# Propel Advanced SL 1 vs. Specialized Tarmac



## ttusomeone (Aug 26, 2013)

First post on this forum - here's the situation I'm hoping to get some help with. I'm currently riding a Specialized SL4 with 2012 SRAM Red. I've been very happy with this bike, although the only other road bike I've ridden in a Madone. I want to switch to 11-speed this winter (but don't want this thread to turn into a 11 vs 10 speed debate). At the same time I'm joining a new race team for 2014 and will get a team deal on Giant bikes. The order has to be placed in October which is why I'm making the decision now.

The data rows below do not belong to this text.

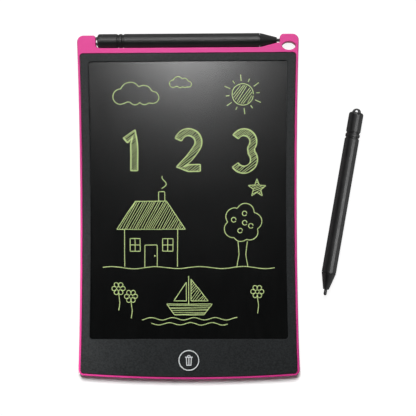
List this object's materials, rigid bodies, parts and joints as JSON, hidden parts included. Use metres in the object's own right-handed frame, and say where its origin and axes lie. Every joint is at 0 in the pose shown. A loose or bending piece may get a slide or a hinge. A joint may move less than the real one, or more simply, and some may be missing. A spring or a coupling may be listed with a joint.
{
  "type": "lcd writing tablet",
  "caption": "Slim writing tablet with a pressure sensitive LCD film in a waisted moulded case, an erase button, a lanyard hole, a stylus docked in the top edge and a spare stylus.",
  "frame": {"origin": "centre of the flat back, on the plane that the tablet lies on", "axes": "+Z out of the screen, +Y along the length towards the docked stylus, +X to the right seen from the front, towards the lanyard hole"},
  "size_m": [0.1828, 0.2213, 0.0093],
  "materials": {
    "pink_shell": "satin moulded ABS",
    "charcoal_panel": "fine spark texture",
    "lcd_film": "semi-gloss writing film",
    "black_board": "matt",
    "board_laminate": "solder mask",
    "bright_ring": "bright plated",
    "steel_bits": "nickel plated",
    "spring_brass": "bright",
    "black_plastic": "satin",
    "stylus_plastic": "satin",
    "grey_plastic": "satin",
    "ceramic_chip": "fired",
    "film_tail": "polyimide film"
  },
  "bodies": {
    "tablet": {"rear_case": "pink_shell", "front_panel": "charcoal_panel", "lcd_film": "lcd_film", "backing_board": "black_board", "film_tail": "film_tail", "tail_socket": "grey_plastic", "circuit_board": "board_laminate", "board_screw_1": "steel_bits", "board_screw_2": "steel_bits", "board_screw_3": "steel_bits", "driver_chip": "black_plastic", "boost_inductor": "black_board", "capacitor_1": "ceramic_chip", "capacitor_2": "ceramic_chip", "capacitor_3": "ceramic_chip", "tact_switch": "steel_bits", "lock_switch_body": "steel_bits", "coin_cell": "steel_bits", "battery_contact_negative": "spring_brass", "battery_contact_positive": "spring_brass"},
    "eraser": {"erase_button": "charcoal_panel", "button_ring": "bright_ring", "switch_plunger": "grey_plastic"},
    "lock": {"lock_slider": "black_plastic"},
    "cell_door": {"battery_door": "pink_shell", "door_screw": "steel_bits"},
    "docked_stylus": {"stylus_nib": "stylus_plastic", "stylus_nose_cone": "stylus_plastic", "stylus_barrel": "stylus_plastic", "stylus_band": "stylus_plastic", "stylus_tail_cap": "stylus_plastic"},
    "spare_stylus": {"loose_stylus_nib": "stylus_plastic", "loose_stylus_nose_cone": "stylus_plastic", "loose_stylus_barrel": "stylus_plastic", "loose_stylus_band": "stylus_plastic", "loose_stylus_tail_cap": "stylus_plastic"}
  },
  "joints": [
    {"name": "erase_press", "type": "slide", "parent": "tablet", "child": "eraser", "axis": [0, 0, -1], "range_m": [0, 0.0004], "stiffness_N_per_m": 500},
    {"name": "lock_slide", "type": "slide", "parent": "tablet", "child": "lock", "axis": [1, 0, 0], "range_m": [0, 0.0025]},
    {"name": "cell_door_hinge", "type": "hinge", "parent": "tablet", "child": "cell_door", "pos_m": [-0.0511, -0.0943, 0.00065], "axis": [0, 1, 0], "range_deg": [0, 40]},
    {"name": "stylus_swing", "type": "hinge", "parent": "tablet", "child": "docked_stylus", "pos_m": [0.05975, 0.1064, 0.0047], "axis": [0, 0, -1], "range_deg": [0, 16]},
    {"name": "spare_stylus_lift", "type": "slide", "parent": "tablet", "child": "spare_stylus", "axis": [0, 0, 1], "range_m": [0, 0.04]}
  ]
}
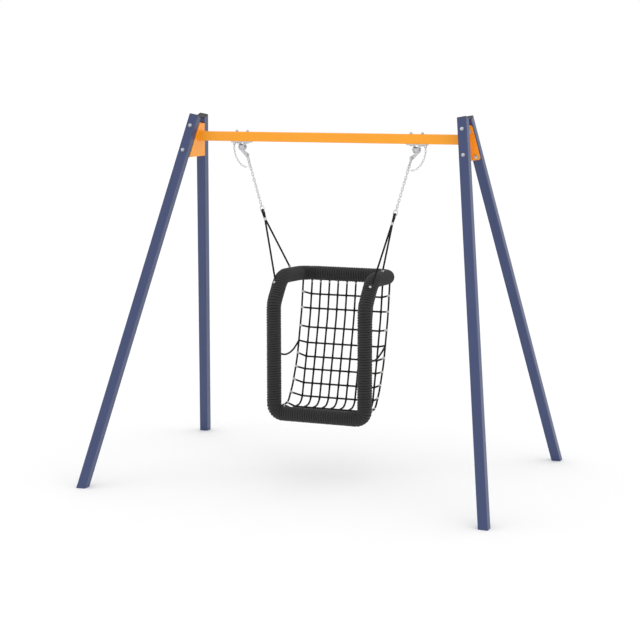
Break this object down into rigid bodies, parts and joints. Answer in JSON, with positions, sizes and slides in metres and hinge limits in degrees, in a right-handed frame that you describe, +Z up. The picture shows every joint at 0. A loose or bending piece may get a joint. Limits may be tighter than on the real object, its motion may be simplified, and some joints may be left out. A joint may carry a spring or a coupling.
{
  "type": "baby swing",
  "caption": "Playground swing with a rope-net bucket seat for a small child, hung by chains from bearing hangers on a square-tube A-frame.",
  "frame": {"origin": "on the ground, under the middle of the crossbeam and midway between the four feet", "axes": "+Z up, +X along the crossbeam to the seat's right as the seat is seen from in front, -Y to the front, which the seat's open side faces"},
  "size_m": [2.655, 1.8534, 2.3051],
  "materials": {
    "leg_paint": "satin blue enamel over galvanised steel",
    "beam_paint": "satin orange enamel",
    "cap_plastic": "moulded black plastic",
    "zinc": "zinc plated",
    "chain_steel": "hot-dip galvanised",
    "bush_nylon": "black nylon",
    "tube_steel": "galvanised, hidden under the wound rope",
    "wound_rope": "braided dark grey polyester",
    "net_rope": "laid black polyester over a steel core",
    "fitting": "plain cast and pressed aluminium",
    "thimble_nylon": "black nylon"
  },
  "bodies": {
    "root": {"front_left_leg": "leg_paint", "rear_left_leg": "leg_paint", "front_right_leg": "leg_paint", "rear_right_leg": "leg_paint", "leg_top_caps": "cap_plastic", "crossbeam": "beam_paint", "left_beam_bracket": "beam_paint", "right_beam_bracket": "beam_paint", "bracket_bolts": "zinc", "bracket_washers": "zinc", "bracket_nuts": "zinc", "left_hanger_plate": "zinc", "right_hanger_plate": "zinc", "hanger_bolts": "zinc", "hanger_washers": "zinc", "hanger_cap_nuts": "zinc", "left_pivot_axle": "zinc", "right_pivot_axle": "zinc", "pivot_lock_nuts": "zinc", "left_safety_chain": "chain_steel", "right_safety_chain": "chain_steel"},
    "left_hanger": {"left_pivot_bush": "bush_nylon", "left_swing_knuckle": "zinc", "left_shackle": "zinc", "left_shackle_pin": "zinc", "left_chain": "chain_steel", "left_joining_link": "chain_steel"},
    "right_hanger": {"right_pivot_bush": "bush_nylon", "right_swing_knuckle": "zinc", "right_shackle": "zinc", "right_shackle_pin": "zinc", "right_chain": "chain_steel", "right_joining_link": "chain_steel"},
    "seat": {"left_thimble": "thimble_nylon", "left_sling_rope": "net_rope", "left_side_rope": "net_rope", "right_thimble": "thimble_nylon", "right_sling_rope": "net_rope", "right_side_rope": "net_rope", "seat_frame_tube": "tube_steel", "bottom_bar_wrap": "wound_rope", "bottom_corner_wraps": "wound_rope", "left_leg_wrap": "wound_rope", "right_leg_wrap": "wound_rope", "shoulder_wraps": "wound_rope", "left_arm_wrap": "wound_rope", "right_arm_wrap": "wound_rope", "rear_corner_wraps": "wound_rope", "rear_bar_wrap": "wound_rope", "sling_ferrules": "fitting", "sling_entry_collars": "fitting", "net_connectors": "fitting", "net_top_ferrules": "fitting", "sling_bolts": "zinc", "sling_bolt_nuts": "zinc", "net_upright_ropes": "net_rope", "net_border_ropes": "net_rope", "net_cross_ropes": "net_rope"}
  },
  "joints": [
    {"name": "left_swing", "type": "hinge", "parent": "root", "child": "left_hanger", "pos_m": [-0.586, 0, 2.092], "axis": [1, 0, 0], "range_deg": [-60, 60], "deforming": ["left_safety_chain"]},
    {"name": "right_swing", "type": "hinge", "parent": "root", "child": "right_hanger", "pos_m": [0.586, 0, 2.092], "axis": [1, 0, 0], "range_deg": [-60, 60], "deforming": ["right_safety_chain"]},
    {"name": "seat_tilt", "type": "hinge", "parent": "left_hanger", "child": "seat", "pos_m": [-0.4445, 0, 1.681], "axis": [1, 0, 0], "range_deg": [-20, 20]}
  ],
  "couplings": [
    {"joint": "right_swing", "follows": "left_swing", "ratio": 1}
  ]
}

The options I'm considering are to keep my Tarmac and put on Dura Ace 9000 or get a Propel Advanced SL 1 with the team deal (a substantial discount off of retail price). The Propel looks awesome and all the reviews I've read are great, plus it comes with Zipp 404s and I was planning to buy a less expensive set of race wheels this winter also (the Zipps would keep me from needing to do that). So, I guess my question is really what are the pros/cons of the Tarmac vs the Propel? I have done the cost calculations and know what it would cost me to do each, but I'm wondering if the Propel will be a much better frame for me. I live in middle Tennessee so it's mostly flat with the climbs being short and steep. I really like the idea of the aero bike. Thanks in advance and sorry for the long post!


----------



## r1lee (Jul 22, 2012)

Two different bikes in so many ways. 

Tarmac = TCR
Venge = Propel

Carbon layup
SL3 = comp
SL4 = advanced
Sworks = advanced sl

How does the propel fit? Good deals mean squat if the bike feels like crap underneath you.


----------



## Carverbiker (Mar 6, 2013)

Agree with r1lee, you are comparing an aero road frame (propel) to a road frame. If you have not seen it yet the current issue of Velo Magazine (Sept. 2013) tests aero road bikes including the Propel.


----------